_Supplied material_

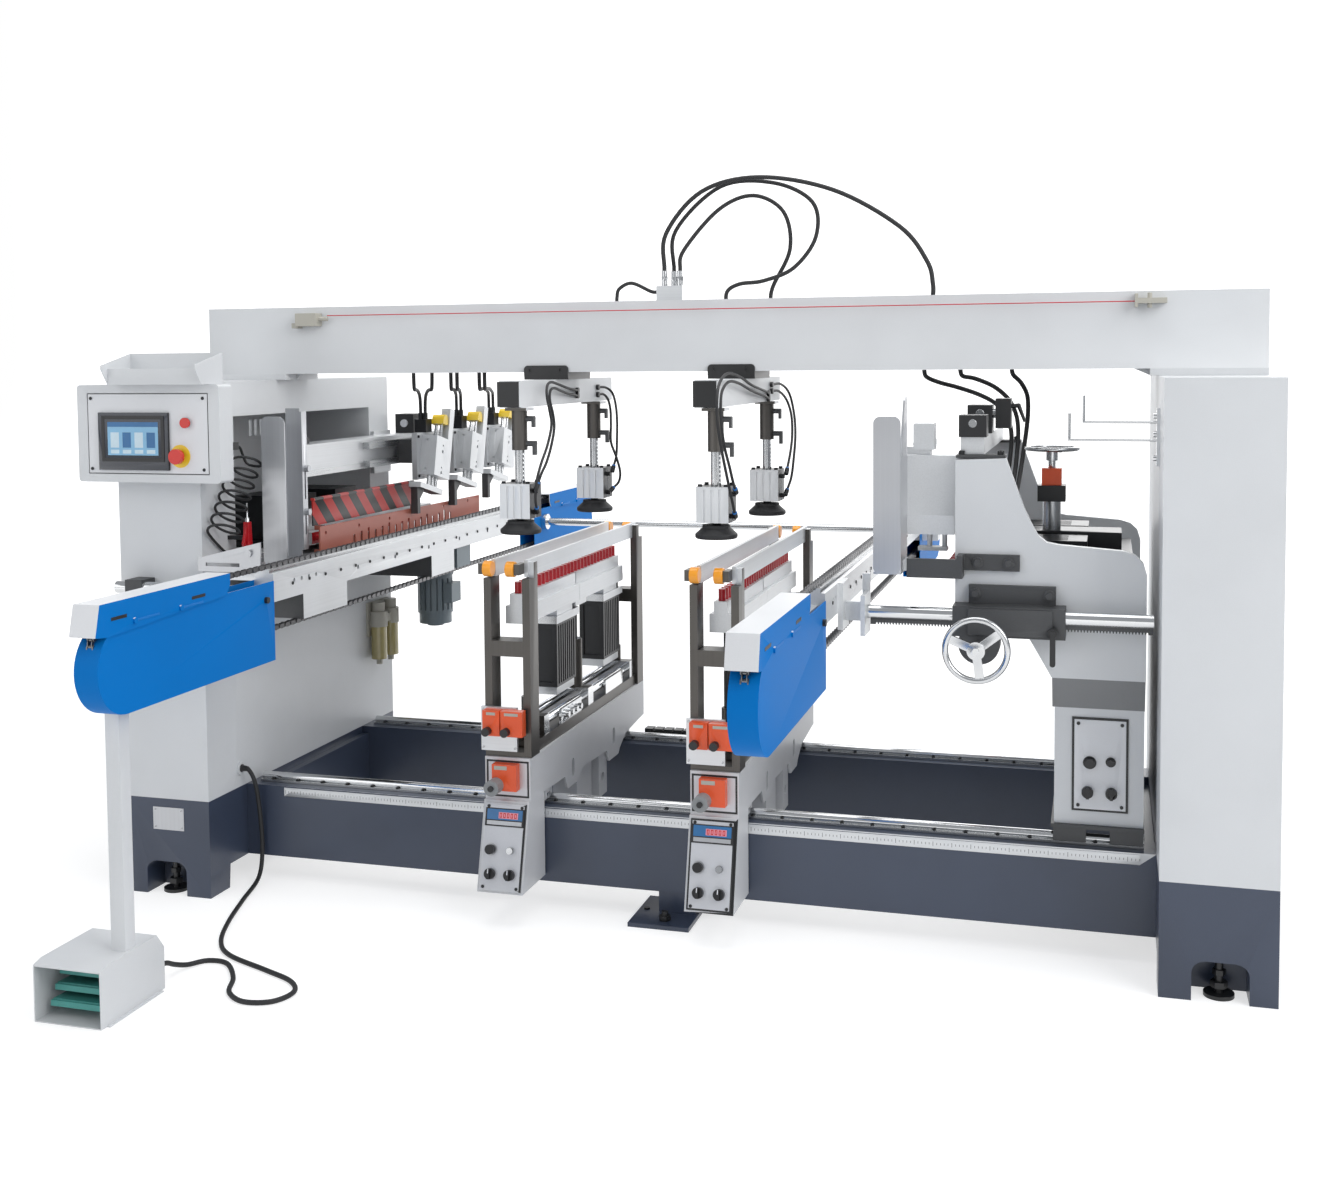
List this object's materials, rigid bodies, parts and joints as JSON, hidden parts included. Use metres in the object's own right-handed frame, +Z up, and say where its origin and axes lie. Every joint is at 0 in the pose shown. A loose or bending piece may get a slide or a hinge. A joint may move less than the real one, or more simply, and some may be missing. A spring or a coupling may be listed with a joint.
{
  "type": "line boring machine",
  "caption": "Gantry machine that drills rows of shelf and dowel holes in panels: vertical heads from below, side units left and right, press arms above.",
  "frame": {"origin": "on the floor under the middle of the machine's box", "axes": "+X to the right along the gantry, +Y from the operator's side to the back along the conveyors, +Z up"},
  "size_m": [3.293, 3.569, 2.1118],
  "materials": {
    "navy_paint": "satin enamel",
    "light_grey_paint": "fine textured powder coat",
    "ground_steel": "ground",
    "dark_steel": "burnished dark finish",
    "sheet_aluminium": "brushed sheet",
    "red_plastic": "gloss",
    "warm_grey_plastic": "matt",
    "black_rubber": "matt",
    "chrome": "polished",
    "anodised": "clear anodised extrusion",
    "blue_paint": "satin powder coat",
    "chain_steel": "oiled",
    "motor_paint": "satin enamel",
    "rust_paint": "satin enamel",
    "black_paint": "satin black",
    "black_plastic": "matt",
    "teal_paint": "satin enamel",
    "orange_plastic": "gloss"
  },
  "bodies": {
    "frame": {"base_frame": "navy_paint", "left_pillar": "light_grey_paint", "right_pillar": "light_grey_paint", "gantry_beam": "light_grey_paint", "guide_rails": "ground_steel", "levelling_feet": "dark_steel", "control_cabinet": "light_grey_paint", "control_plate": "sheet_aluminium", "tool_shelf": "light_grey_paint", "cord_switch": "warm_grey_plastic", "hose_block": "warm_grey_plastic", "gantry_hoses": "black_rubber", "guide_bars": "chrome", "left_conveyor": "anodised", "left_covers": "blue_paint", "left_chain": "chain_steel", "drive_motor": "motor_paint", "left_fence": "sheet_aluminium", "left_guard": "rust_paint", "clamp_rail": "anodised", "air_filter": "warm_grey_plastic", "air_hose": "black_plastic", "air_gun": "red_plastic", "pedal_box": "light_grey_paint", "pedal_cord": "black_rubber"},
    "start_button": {"start_button": "red_plastic"},
    "stop_button": {"stop_button": "red_plastic"},
    "pedal_top": {"pedal_top": "teal_paint"},
    "pedal_middle": {"pedal_middle": "teal_paint"},
    "pedal_low": {"pedal_low": "teal_paint"},
    "left_sprocket": {"left_sprocket": "ground_steel"},
    "clamp_fingers": {"clamp_fingers": "dark_steel"},
    "left_drill": {"left_drill": "black_paint"},
    "right_head": {"right_head": "light_grey_paint", "right_panel": "sheet_aluminium", "rack_clamp": "dark_steel", "right_fence": "sheet_aluminium"},
    "right_drill": {"right_drill": "anodised"},
    "feed_wheel": {"feed_wheel": "chrome"},
    "handwheel": {"handwheel": "chrome"},
    "clamp_lever": {"clamp_lever": "black_plastic"},
    "right_conveyor": {"right_conveyor": "anodised", "rack_bar": "chrome", "right_covers": "blue_paint", "right_chain": "chain_steel"},
    "right_sprocket": {"right_sprocket": "ground_steel"},
    "head_a": {"carriage_a": "light_grey_paint", "frame_a": "dark_steel"},
    "drill_a": {"drill_a": "anodised"},
    "front_rollers_a": {"front_rollers_a": "orange_plastic"},
    "rear_rollers_a": {"rear_rollers_a": "orange_plastic"},
    "arm_a": {"arm_a": "anodised"},
    "feet_a": {"feet_a": "black_rubber"},
    "head_b": {"carriage_b": "light_grey_paint", "frame_b": "dark_steel"},
    "drill_b": {"drill_b": "anodised"},
    "front_rollers_b": {"front_rollers_b": "orange_plastic"},
    "rear_rollers_b": {"rear_rollers_b": "orange_plastic"},
    "arm_b": {"arm_b": "anodised"},
    "feet_b": {"feet_b": "black_rubber"}
  },
  "joints": [
    {"name": "start_press", "type": "slide", "parent": "frame", "child": "start_button", "axis": [0, 1, 0], "range_m": [0, 0.003], "stiffness_N_per_m": 600, "springref_m": -0.003},
    {"name": "stop_press", "type": "slide", "parent": "frame", "child": "stop_button", "axis": [0, 1, 0], "range_m": [0, 0.004]},
    {"name": "pedal_low_tread", "type": "hinge", "parent": "frame", "child": "pedal_low", "pos_m": [-1.1315, -1.5445, 0.03], "axis": [1, 0, 0], "range_deg": [0, 4], "stiffness_Nm_per_rad": 12, "springref_deg": -14.32},
    {"name": "pedal_middle_tread", "type": "hinge", "parent": "frame", "child": "pedal_middle", "pos_m": [-1.1315, -1.5445, 0.064], "axis": [1, 0, 0], "range_deg": [0, 4], "stiffness_Nm_per_rad": 12, "springref_deg": -14.32},
    {"name": "pedal_top_tread", "type": "hinge", "parent": "frame", "child": "pedal_top", "pos_m": [-1.1315, -1.5445, 0.098], "axis": [1, 0, 0], "range_deg": [0, 4], "stiffness_Nm_per_rad": 12, "springref_deg": -14.32},
    {"name": "left_sprocket_spin", "type": "hinge", "parent": "frame", "child": "left_sprocket", "pos_m": [-1.036, -1.6635, 0.913], "axis": [1, 0, 0], "continuous": true},
    {"name": "fingers_down", "type": "slide", "parent": "frame", "child": "clamp_fingers", "axis": [0, 0.2334, 0.9724], "range_m": [-0.025, 0], "stiffness_N_per_m": 500, "springref_m": 0.3},
    {"name": "left_drill_feed", "type": "slide", "parent": "frame", "child": "left_drill", "axis": [1, 0, 0], "range_m": [0, 0.022]},
    {"name": "right_head_slide", "type": "slide", "parent": "frame", "child": "right_head", "axis": [1, 0, 0], "range_m": [-0.15, 0.01]},
    {"name": "right_drill_feed", "type": "slide", "parent": "right_head", "child": "right_drill", "axis": [1, 0, 0], "range_m": [-0.04, 0]},
    {"name": "feed_wheel_turn", "type": "hinge", "parent": "right_drill", "child": "feed_wheel", "pos_m": [1.0905, -0.3445, 1.318], "axis": [0, 0, 1], "continuous": true},
    {"name": "right_conveyor_slide", "type": "slide", "parent": "right_head", "child": "right_conveyor", "axis": [1, 0, 0], "range_m": [-0.19, 0]},
    {"name": "handwheel_turn", "type": "hinge", "parent": "right_head", "child": "handwheel", "pos_m": [0.9235, -0.8645, 0.833], "axis": [0, 1, 0], "range_deg": [-266, 2]},
    {"name": "clamp_lever_turn", "type": "hinge", "parent": "right_head", "child": "clamp_lever", "pos_m": [1.1095, -0.7995, 0.874], "axis": [0, 1, 0], "range_deg": [-80, 60]},
    {"name": "right_sprocket_spin", "type": "hinge", "parent": "right_conveyor", "child": "right_sprocket", "pos_m": [0.529, -1.6635, 0.913], "axis": [1, 0, 0], "continuous": true},
    {"name": "head_a_slide", "type": "slide", "parent": "frame", "child": "head_a", "axis": [1, 0, 0], "range_m": [-0.25, 0.2]},
    {"name": "drill_a_lift", "type": "slide", "parent": "head_a", "child": "drill_a", "axis": [0, 0, 1], "range_m": [0, 0.062]},
    {"name": "front_rollers_a_spin", "type": "hinge", "parent": "head_a", "child": "front_rollers_a", "pos_m": [-0.3785, -0.8025, 0.993], "axis": [1, 0, 0], "continuous": true},
    {"name": "rear_rollers_a_spin", "type": "hinge", "parent": "head_a", "child": "rear_rollers_a", "pos_m": [-0.3785, 0.2745, 0.993], "axis": [1, 0, 0], "continuous": true},
    {"name": "head_b_slide", "type": "slide", "parent": "frame", "child": "head_b", "axis": [1, 0, 0], "range_m": [-0.2, 0.15]},
    {"name": "drill_b_lift", "type": "slide", "parent": "head_b", "child": "drill_b", "axis": [0, 0, 1], "range_m": [0, 0.062]},
    {"name": "front_rollers_b_spin", "type": "hinge", "parent": "head_b", "child": "front_rollers_b", "pos_m": [0.2235, -0.8025, 0.993], "axis": [1, 0, 0], "continuous": true},
    {"name": "rear_rollers_b_spin", "type": "hinge", "parent": "head_b", "child": "rear_rollers_b", "pos_m": [0.2235, 0.2745, 0.993], "axis": [1, 0, 0], "continuous": true},
    {"name": "arm_a_slide", "type": "slide", "parent": "frame", "child": "arm_a", "axis": [1, 0, 0], "range_m": [-0.15, 0.2]},
    {"name": "feet_a_down", "type": "slide", "parent": "arm_a", "child": "feet_a", "axis": [0, 0, 1], "range_m": [-0.06, 0], "stiffness_N_per_m": 120, "springref_m": 0.25},
    {"name": "arm_b_slide", "type": "slide", "parent": "frame", "child": "arm_b", "axis": [1, 0, 0], "range_m": [-0.2, 0.15]},
    {"name": "feet_b_down", "type": "slide", "parent": "arm_b", "child": "feet_b", "axis": [0, 0, 1], "range_m": [-0.06, 0], "stiffness_N_per_m": 120, "springref_m": 0.25}
  ],
  "couplings": [
    {"joint": "handwheel_turn", "follows": "right_conveyor_slide", "rad_per_m": 24.242}
  ]
}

_What to produce_
List each line holding the string "joints".

_Correct output_
List this object's materials, rigid bodies, parts and joints as JSON, hidden parts included. Use metres in the object's own right-handed frame, +Z up, and say where its origin and axes lie. Every joint is at 0 in the pose shown. A loose or bending piece may get a slide or a hinge. A joint may move less than the real one, or more simply, and some may be missing. A spring or a coupling may be listed with a joint.
  "joints": [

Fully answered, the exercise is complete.